— start of Material provided —

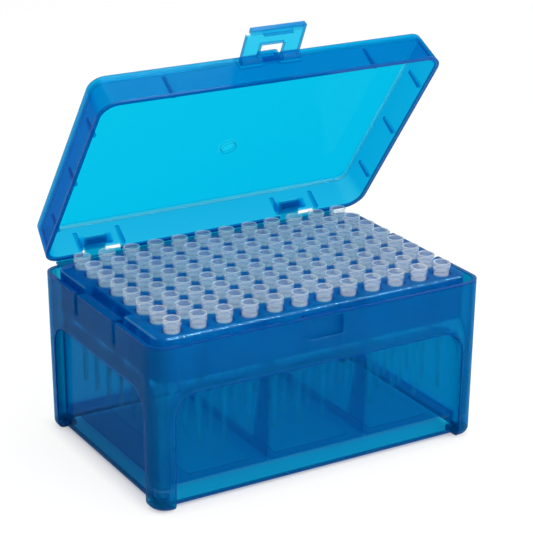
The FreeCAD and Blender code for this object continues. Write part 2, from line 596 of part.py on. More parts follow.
def make_lid():
    """The lid: a drafted shell, the cut-outs and pins of the hinges, and the clasp's recess."""
    body = new_body("lid")
    rim = rounded(body, "lid_rim", "XY_Plane", LID_RIM, LID_X, FRONT, f"{LID_MIDDLE} + {LID_Y}",
                  "sizes.lid_corner")
    extrude(body, "lid_block", rim, "sizes.lid_height", taper="sizes.lid_draft")
    fillet(body, "lid_edges", "sizes.lid_edge", LID_TOP)
    inside = rounded(body, "lid_inside", "XY_Plane", LID_RIM, f"{LID_X} - sizes.lid_wall",
                     f"{FRONT} + sizes.lid_wall", f"{LID_MIDDLE} + {LID_Y} - sizes.lid_wall",
                     "sizes.lid_corner - sizes.lid_wall")
    extrude(body, "lid_hollow", inside, "sizes.lid_height - sizes.lid_wall", cut=True, reverse=True,
            taper="sizes.lid_draft")
    bore(body, "gate", "sizes.gate_radius",
         ("sizes.gate_across", f"{LID_MIDDLE} + sizes.gate_back", f"{LID_TOP} - sizes.gate_depth"),
         "sizes.gate_depth + 1")

    # ribs that centre the closed lid on the tray
    repeated = []
    thick = "sizes.lid_rib_thickness"
    low = f"({LID_RIM} + sizes.lid_rib_lift)"
    high = f"({LID_TOP} - sizes.lid_rib_top - {low})"
    front_low = f"{FRONT} + sizes.lid_wall"
    repeated.append(block(body, "front_rib", (f"sizes.front_rib_place - {thick} / 2", front_low, low),
                          (thick, "sizes.lid_rib_reach", f"{LID_TOP} - sizes.front_rib_top - {low}")))
    for name, place in (("near", "-sizes.short_rib_place"), ("middle", "0"), ("far", "sizes.short_rib_place")):
        repeated.append(block(body, f"{name}_end_rib",
                              (f"{LID_X} - sizes.lid_wall - sizes.lid_rib_reach",
                               f"{LID_MIDDLE} + {place} - {thick} / 2", low),
                              ("sizes.lid_rib_reach", thick, high)))
    mirror(body, "halves", repeated, ["YZ_Plane"])

    # back hinges: a notch and a groove in the wall, two lugs behind it, the pin, and two ribs
    gap_half = "(sizes.hinge_length / 2 + sizes.hinge_gap)"
    notch_half = f"(sizes.hinge_rib - {thick} / 2)"
    wall_in = "(-sizes.hinge_offset - sizes.lid_wall)"
    hinge = [
        block(body, "notch", (f"{FIRST_HINGE} - {notch_half}", f"{wall_in} - 1", f"{LID_RIM} - 1"),
              (f"2 * {notch_half}", "sizes.lid_wall + 2", "sizes.hinge_notch + 1"), cut=True),
        rod(body, "groove", "sizes.hinge_radius + sizes.hinge_gap", (FIRST_HINGE, "0", "0"),
            f"2 * {gap_half}", cut=True),
    ]
    for part, way in (("left", "-1"), ("right", "1")):
        place = f"({FIRST_HINGE} + {way} * ({gap_half} + sizes.hinge_lug / 2))"
        points = [(wall_in, "-sizes.hinge_radius"), ("0", "-sizes.hinge_radius"),
                  ("0", "sizes.hinge_radius"), (wall_in, "sizes.hinge_radius")]
        sketch = outline(body, f"{part}_lug_outline", "YZ_Plane", place, points)
        hinge.append(extrude(body, f"{part}_lug", sketch, "sizes.hinge_lug", centred=True))
        hinge.append(rod(body, f"{part}_lug_end", "sizes.hinge_radius", (place, "0", "0"), "sizes.hinge_lug"))
        across = f"{FIRST_HINGE} + {way} * sizes.hinge_rib - {thick} / 2"
        hinge.append(block(body, f"{part}_rib", (across, f"{wall_in} - sizes.lid_rib_reach", low),
                           (thick, "sizes.lid_rib_reach", high)))
    hinge.append(rod(body, "pin", "sizes.hinge_pin_radius", (FIRST_HINGE, "0", "0"),
                     f"2 * ({gap_half} + sizes.embed)"))
    both_hinges(body, hinge)

    # the clasp's hinge stands in a recess that is open to the panel, with a lug in its middle
    recess_low = f"({CLASP_Z} - sizes.recess_below)"
    recess_back = f"({FRONT} + {CLASP_LEAN} + sizes.recess_depth)"
    block(body, "recess", ("-sizes.recess_half", f"{FRONT} - 1", recess_low),
          ("2 * sizes.recess_half", f"{recess_back} - {FRONT} + 1", f"{LID_TOP} - {recess_low} + 1"), cut=True)
    lug_top = f"({LID_TOP} - sizes.clasp_lug_top)"
    nose = f"({CLASP_Y} - sizes.clasp_radius)"
    points = [(f"{recess_back} + sizes.embed", f"{recess_low} - sizes.embed"),
              (f"{CLASP_Y}", f"{recess_low} - sizes.embed"),
              (nose, f"{CLASP_Z} - sizes.clasp_radius / 2"), (nose, f"{lug_top} - 1"),
              (f"{nose} + 1", lug_top), (f"{recess_back} + sizes.embed", lug_top)]
    sketch = outline(body, "clasp_lug_outline", "YZ_Plane", "0", points)
    extrude(body, "clasp_lug", sketch, "2 * sizes.clasp_lug_half", centred=True)
    rod(body, "clasp_lug_bore", "sizes.clasp_pin_radius + sizes.clasp_running",
        ("0", CLASP_Y, CLASP_Z), "2 * sizes.clasp_lug_half + 2", cut=True)

    opened = FreeCAD.Rotation(FreeCAD.Vector(-1, 0, 0), value("sizes.lid_open_angle"))
    body.Placement = FreeCAD.Placement(FreeCAD.Vector(), opened)
    bind(body, Placement__Rotation__Angle="sizes.lid_open_angle", Placement__Base__y=HINGE_Y,
         Placement__Base__z=HINGE_Z)
    return body


def make_clasp():
    """The clasp, drawn hanging from its pin: a plate with a cut-out, a lip and an inward barb."""
    body = new_body("clasp")
    half = "sizes.clasp_half"
    end = "(-sizes.clasp_length)"
    # the lid's rim and the base's wall stand this far in front of the pin, so the plate stands clear
    wall = f"(sizes.clasp_offset - {CLASP_LEAN})"
    inside = f"({wall} - sizes.clasp_gap)"
    outside = f"({inside} - sizes.clasp_thickness)"
    block(body, "plate", (f"-{half}", outside, end),
          (f"2 * {half}", "sizes.clasp_thickness", "sizes.clasp_length + sizes.clasp_radius / 2"))
    rod(body, "knuckle", "sizes.clasp_radius", ("0", "0", "0"), f"2 * {half}")
    block(body, "lip", (f"-{half}", f"{outside} - sizes.clasp_lip_reach", end),
          (f"2 * {half}", "sizes.clasp_thickness / 2 + sizes.clasp_lip_reach", "sizes.clasp_lip"))
    block(body, "notch", (f"-{half} - 1", "-5", f"{end} - 1"),
          ("sizes.clasp_notch + 1", "10", "sizes.clasp_notch_length + 1"), cut=True)
    block(body, "cutout", ("-sizes.clasp_cut_half", "-5", "-sizes.clasp_cut_depth"),
          ("2 * sizes.clasp_cut_half", "10", "sizes.clasp_cut_depth + 5"), cut=True)
    rod(body, "clasp_pin", "sizes.clasp_pin_radius", ("0", "0", "0"),
        "2 * (sizes.clasp_cut_half + sizes.embed)")

    top = "(-sizes.clasp_height - sizes.lid_gap - sizes.catch_drop - sizes.barb_gap)"
    tip = f"({wall} + sizes.barb_reach)"
    root = f"({inside} - sizes.embed)"
    points = [(root, top), (tip, top), (tip, f"{top} - sizes.barb_height / 3"),
              (inside, f"{top} - sizes.barb_height"), (root, f"{top} - sizes.barb_height")]
    sketch = outline(body, "barb_outline", "YZ_Plane", "0", points)
    extrude(body, "barb", sketch, "2 * sizes.barb_half", centred=True)

    turn = "sizes.lid_open_angle"
    opened = FreeCAD.Rotation(FreeCAD.Vector(-1, 0, 0), value(f"{turn} + sizes.clasp_open_angle"))
    body.Placement = FreeCAD.Placement(FreeCAD.Vector(), opened)
    bind(body, Placement__Rotation__Angle=f"{turn} + sizes.clasp_open_angle",
         Placement__Base__y=f"{HINGE_Y} + {CLASP_Y} * cos({turn}) + {CLASP_Z} * sin({turn})",
         Placement__Base__z=f"{HINGE_Z} - {CLASP_Y} * sin({turn}) + {CLASP_Z} * cos({turn})")
    return body


base = make_base()
furnish_base(base)
add_fastenings(base)
parts = [base, make_tray(), make_lid(), make_clasp()]
doc.recompute()
columns = int(value("sizes.tip_columns"))
group = int(value("sizes.tips_in_group"))
for row in range(int(value("sizes.tip_rows"))):
    parts += [make_tips(row, first) for first in range(0, columns, group)]
doc.recompute()

for item in doc.Objects:
    if "Invalid" in item.State or "Error" in item.State:
        raise RuntimeError(f"{item.Name} did not build: {item.State}")
for body in parts:
    if body.Shape.isNull() or not body.Shape.isValid():
        raise RuntimeError(f"{body.Label} has no valid shape")

os.makedirs("parts", exist_ok=True)
for body in parts:
    body.Shape.exportStep(f"parts/{body.Label}.step")
    print(body.Label, len(body.Shape.Solids), round(body.Shape.Volume, 1))
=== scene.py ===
import json
import math

import bpy
from mathutils import Matrix, Vector


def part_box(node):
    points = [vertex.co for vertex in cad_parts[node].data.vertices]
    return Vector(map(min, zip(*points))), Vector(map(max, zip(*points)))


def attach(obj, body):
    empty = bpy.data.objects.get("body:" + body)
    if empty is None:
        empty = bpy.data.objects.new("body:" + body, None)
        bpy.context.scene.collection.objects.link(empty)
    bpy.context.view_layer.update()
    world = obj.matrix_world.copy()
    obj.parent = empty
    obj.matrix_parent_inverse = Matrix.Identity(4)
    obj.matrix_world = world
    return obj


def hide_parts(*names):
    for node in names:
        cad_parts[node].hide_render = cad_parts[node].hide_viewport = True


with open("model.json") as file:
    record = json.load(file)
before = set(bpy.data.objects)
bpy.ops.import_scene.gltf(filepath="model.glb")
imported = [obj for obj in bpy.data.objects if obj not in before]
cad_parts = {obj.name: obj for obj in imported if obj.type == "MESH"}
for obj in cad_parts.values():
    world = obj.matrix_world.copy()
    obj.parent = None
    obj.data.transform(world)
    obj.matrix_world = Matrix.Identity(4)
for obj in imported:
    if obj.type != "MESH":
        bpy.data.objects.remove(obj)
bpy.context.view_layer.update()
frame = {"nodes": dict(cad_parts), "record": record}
MM = 0.001

# ---------------------------------------------------------------- sizes and places, in mm
JOINTS = {joint["name"]: Vector(joint["pos_m"]) for joint in frame["record"]["behaviour"]["joints"]}
HINGE = JOINTS["lid_hinge"]

# the grid of the tips, and the seats sunk round them in the tray
PITCH = 9.0
GRID_X, GRID_Y = 6 * PITCH, 4 * PITCH
SEAT_RADIUS = 3.3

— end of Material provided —

#### [What you will do]
Reproduce exactly, and only, the lines from the one that contains "for item in" down to the one that contains "bpy.data.objects.remove(obj)", both ends included.

#### [Result]
for item in doc.Objects:
    if "Invalid" in item.State or "Error" in item.State:
        raise RuntimeError(f"{item.Name} did not build: {item.State}")
for body in parts:
    if body.Shape.isNull() or not body.Shape.isValid():
        raise RuntimeError(f"{body.Label} has no valid shape")

os.makedirs("parts", exist_ok=True)
for body in parts:
    body.Shape.exportStep(f"parts/{body.Label}.step")
    print(body.Label, len(body.Shape.Solids), round(body.Shape.Volume, 1))
=== scene.py ===
import json
import math

import bpy
from mathutils import Matrix, Vector


def part_box(node):
    points = [vertex.co for vertex in cad_parts[node].data.vertices]
    return Vector(map(min, zip(*points))), Vector(map(max, zip(*points)))


def attach(obj, body):
    empty = bpy.data.objects.get("body:" + body)
    if empty is None:
        empty = bpy.data.objects.new("body:" + body, None)
        bpy.context.scene.collection.objects.link(empty)
    bpy.context.view_layer.update()
    world = obj.matrix_world.copy()
    obj.parent = empty
    obj.matrix_parent_inverse = Matrix.Identity(4)
    obj.matrix_world = world
    return obj


def hide_parts(*names):
    for node in names:
        cad_parts[node].hide_render = cad_parts[node].hide_viewport = True


with open("model.json") as file:
    record = json.load(file)
before = set(bpy.data.objects)
bpy.ops.import_scene.gltf(filepath="model.glb")
imported = [obj for obj in bpy.data.objects if obj not in before]
cad_parts = {obj.name: obj for obj in imported if obj.type == "MESH"}
for obj in cad_parts.values():
    world = obj.matrix_world.copy()
    obj.parent = None
    obj.data.transform(world)
    obj.matrix_world = Matrix.Identity(4)
for obj in imported:
    if obj.type != "MESH":
        bpy.data.objects.remove(obj)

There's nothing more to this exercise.